> **Request**: Every line of the material is to be repeated exactly as it stands.

> **Data shown**:
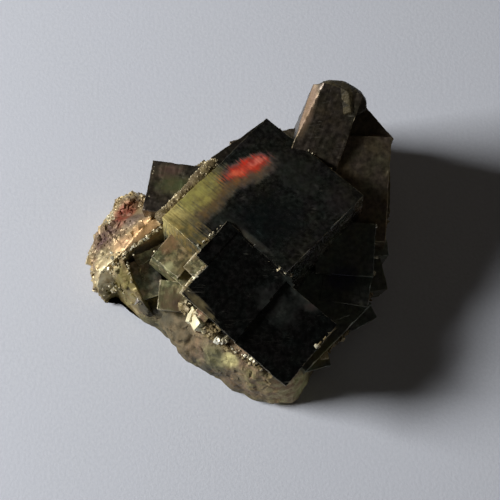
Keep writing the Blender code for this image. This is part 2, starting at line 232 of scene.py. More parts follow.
LEDGES = ((3.5, 1.0, 3), (0.9, 0.45, 2))  # width, share of the height, and levels
LEDGE_STRETCH = 14  # how many times longer than wide a ledge is
BRICKS = ((2.6, 0.74), (1.1, 0.86), (0.8, 0.9))  # width, and the share of them that stays level
BRICK_STRETCH = 1.7


def turned(degrees):
    """A turn about Z."""
    cosine, sine = math.cos(math.radians(degrees)), math.sin(math.radians(degrees))
    return np.array(((cosine, -sine, 0), (sine, cosine, 0), (0, 0, 1)))


def leaning(lean, toward):
    """The turn that tips +Z by lean degrees towards the compass angle toward, by Rodrigues' formula."""
    lean, toward = math.radians(lean), math.radians(toward)
    x, y = -math.sin(toward), math.cos(toward)
    cross = np.array(((0, 0, y), (0, 0, -x), (-y, x, 0)))
    return np.eye(3) + math.sin(lean) * cross + (1 - math.cos(lean)) * cross @ cross


def turn_of(crystal):
    """The crystal's own axes, as the columns of a matrix: spun about Z, then leaned."""
    return leaning(crystal.lean, crystal.toward) @ turned(crystal.spin)


def ticks(length, spacing):
    """Grid lines from end to end: even steps in the middle, and ever finer ones towards each end."""
    half = length / 2
    band = min(EDGE_BAND, half / 3)
    near = band * np.linspace(0, 1, EDGE_LINES + 1)[:-1] ** 1.5
    middle = np.linspace(band - half, half - band, max(2, round((length - 2 * band) / spacing)) + 1)
    return np.concatenate([near - half, middle, (half - near)[::-1]])


def box_surface(xs, ys, zs, bottom=True):
    """(points, quads) of the closed grid on a box's faces, where the lines xs, ys and zs meet."""
    counts = (len(xs), len(ys), len(zs))
    quads = []
    for axis, others in ((0, (1, 2)), (1, (0, 2)), (2, (0, 1))):
        ends = (0, 1) if axis < 2 or bottom else (1,)
        for end in ends:
            index = [None, None, None]
            index[others[0]], index[others[1]] = np.indices([counts[other] for other in others])
            index[axis] = np.full_like(index[others[0]], (counts[axis] - 1) * end)
            flat = np.ravel_multi_index(index, counts)
            ring = np.stack([flat[:-1, :-1], flat[1:, :-1], flat[1:, 1:], flat[:-1, 1:]], axis=-1)
            ring = ring.reshape(-1, 4)
            quads.append(ring if bool(end) == (axis != 1) else ring[:, ::-1])
    used, quads = np.unique(np.concatenate(quads), return_inverse=True)
    grid = np.unravel_index(used, counts)
    return np.stack([xs[grid[0]], ys[grid[1]], zs[grid[2]]], axis=-1), quads.reshape(-1, 4)


def rounded(points, half, radius):
    """The points of a box, each near an edge moved to the surface of a ball that fits inside the corner."""
    inner = np.clip(points, radius - half, half - radius)
    outward = points - inner
    return inner + outward / np.maximum(length_of(outward), TINY) * radius


def growth(relief, along, across, side, seed):
    """A face's height. Ledges are a noise, drawn out along the growth lines, rounded to whole levels. Plates
    and pits are bricks of a jittered wall: a few are raised or sunk. The bulge is a broad smooth noise. side
    is -1 or 1, and moves the noises, so that opposite faces differ."""
    broad = spots_of(along / BULGE_WIDTH, across / BULGE_WIDTH, side * 7.7)
    height = relief.bulge * smooth_noise(broad, seed)
    for width, share, levels in LEDGES:
        drawn = spots_of(along / (LEDGE_STRETCH * width), across / width, side * 5.3 + width)
        wander = smooth_noise(drawn, seed + 3)
        height = height + relief.ledge * share * np.round(levels * wander) / levels
    for (width, level), amount in zip(BRICKS, (relief.plate, relief.plate * 0.6, -relief.pit)):
        row = np.floor(across / width + 0.2 * smooth_noise(spots_of(along / 5, across, side), seed))
        shift = hashed(spots_of(row, side * 3, width * 10), seed + 5)
        column = np.floor(along / (width * BRICK_STRETCH) + 7 * shift)
        chosen = hashed(spots_of(row, column, side * 3 + width * 10), seed + 7)
        height = height + np.where(chosen > level, amount, 0.0)
    return height


def height_over(normal, shaped, through=(0, 0, 0)):
    """How high the plane through a place, square to the normal, stands over each point."""
    level = np.array(through) @ normal
    return (level - shaped[:, 0] * normal[0] - shaped[:, 1] * normal[1]) / normal[2]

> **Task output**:
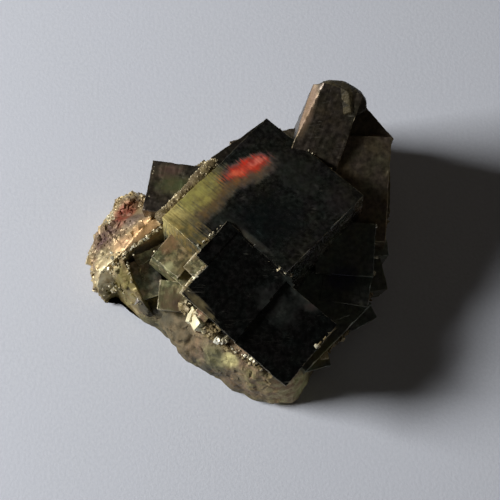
Keep writing the Blender code for this image. This is part 2, starting at line 232 of scene.py. More parts follow.
LEDGES = ((3.5, 1.0, 3), (0.9, 0.45, 2))  # width, share of the height, and levels
LEDGE_STRETCH = 14  # how many times longer than wide a ledge is
BRICKS = ((2.6, 0.74), (1.1, 0.86), (0.8, 0.9))  # width, and the share of them that stays level
BRICK_STRETCH = 1.7


def turned(degrees):
    """A turn about Z."""
    cosine, sine = math.cos(math.radians(degrees)), math.sin(math.radians(degrees))
    return np.array(((cosine, -sine, 0), (sine, cosine, 0), (0, 0, 1)))


def leaning(lean, toward):
    """The turn that tips +Z by lean degrees towards the compass angle toward, by Rodrigues' formula."""
    lean, toward = math.radians(lean), math.radians(toward)
    x, y = -math.sin(toward), math.cos(toward)
    cross = np.array(((0, 0, y), (0, 0, -x), (-y, x, 0)))
    return np.eye(3) + math.sin(lean) * cross + (1 - math.cos(lean)) * cross @ cross


def turn_of(crystal):
    """The crystal's own axes, as the columns of a matrix: spun about Z, then leaned."""
    return leaning(crystal.lean, crystal.toward) @ turned(crystal.spin)


def ticks(length, spacing):
    """Grid lines from end to end: even steps in the middle, and ever finer ones towards each end."""
    half = length / 2
    band = min(EDGE_BAND, half / 3)
    near = band * np.linspace(0, 1, EDGE_LINES + 1)[:-1] ** 1.5
    middle = np.linspace(band - half, half - band, max(2, round((length - 2 * band) / spacing)) + 1)
    return np.concatenate([near - half, middle, (half - near)[::-1]])


def box_surface(xs, ys, zs, bottom=True):
    """(points, quads) of the closed grid on a box's faces, where the lines xs, ys and zs meet."""
    counts = (len(xs), len(ys), len(zs))
    quads = []
    for axis, others in ((0, (1, 2)), (1, (0, 2)), (2, (0, 1))):
        ends = (0, 1) if axis < 2 or bottom else (1,)
        for end in ends:
            index = [None, None, None]
            index[others[0]], index[others[1]] = np.indices([counts[other] for other in others])
            index[axis] = np.full_like(index[others[0]], (counts[axis] - 1) * end)
            flat = np.ravel_multi_index(index, counts)
            ring = np.stack([flat[:-1, :-1], flat[1:, :-1], flat[1:, 1:], flat[:-1, 1:]], axis=-1)
            ring = ring.reshape(-1, 4)
            quads.append(ring if bool(end) == (axis != 1) else ring[:, ::-1])
    used, quads = np.unique(np.concatenate(quads), return_inverse=True)
    grid = np.unravel_index(used, counts)
    return np.stack([xs[grid[0]], ys[grid[1]], zs[grid[2]]], axis=-1), quads.reshape(-1, 4)


def rounded(points, half, radius):
    """The points of a box, each near an edge moved to the surface of a ball that fits inside the corner."""
    inner = np.clip(points, radius - half, half - radius)
    outward = points - inner
    return inner + outward / np.maximum(length_of(outward), TINY) * radius


def growth(relief, along, across, side, seed):
    """A face's height. Ledges are a noise, drawn out along the growth lines, rounded to whole levels. Plates
    and pits are bricks of a jittered wall: a few are raised or sunk. The bulge is a broad smooth noise. side
    is -1 or 1, and moves the noises, so that opposite faces differ."""
    broad = spots_of(along / BULGE_WIDTH, across / BULGE_WIDTH, side * 7.7)
    height = relief.bulge * smooth_noise(broad, seed)
    for width, share, levels in LEDGES:
        drawn = spots_of(along / (LEDGE_STRETCH * width), across / width, side * 5.3 + width)
        wander = smooth_noise(drawn, seed + 3)
        height = height + relief.ledge * share * np.round(levels * wander) / levels
    for (width, level), amount in zip(BRICKS, (relief.plate, relief.plate * 0.6, -relief.pit)):
        row = np.floor(across / width + 0.2 * smooth_noise(spots_of(along / 5, across, side), seed))
        shift = hashed(spots_of(row, side * 3, width * 10), seed + 5)
        column = np.floor(along / (width * BRICK_STRETCH) + 7 * shift)
        chosen = hashed(spots_of(row, column, side * 3 + width * 10), seed + 7)
        height = height + np.where(chosen > level, amount, 0.0)
    return height


def height_over(normal, shaped, through=(0, 0, 0)):
    """How high the plane through a place, square to the normal, stands over each point."""
    level = np.array(through) @ normal
    return (level - shaped[:, 0] * normal[0] - shaped[:, 1] * normal[1]) / normal[2]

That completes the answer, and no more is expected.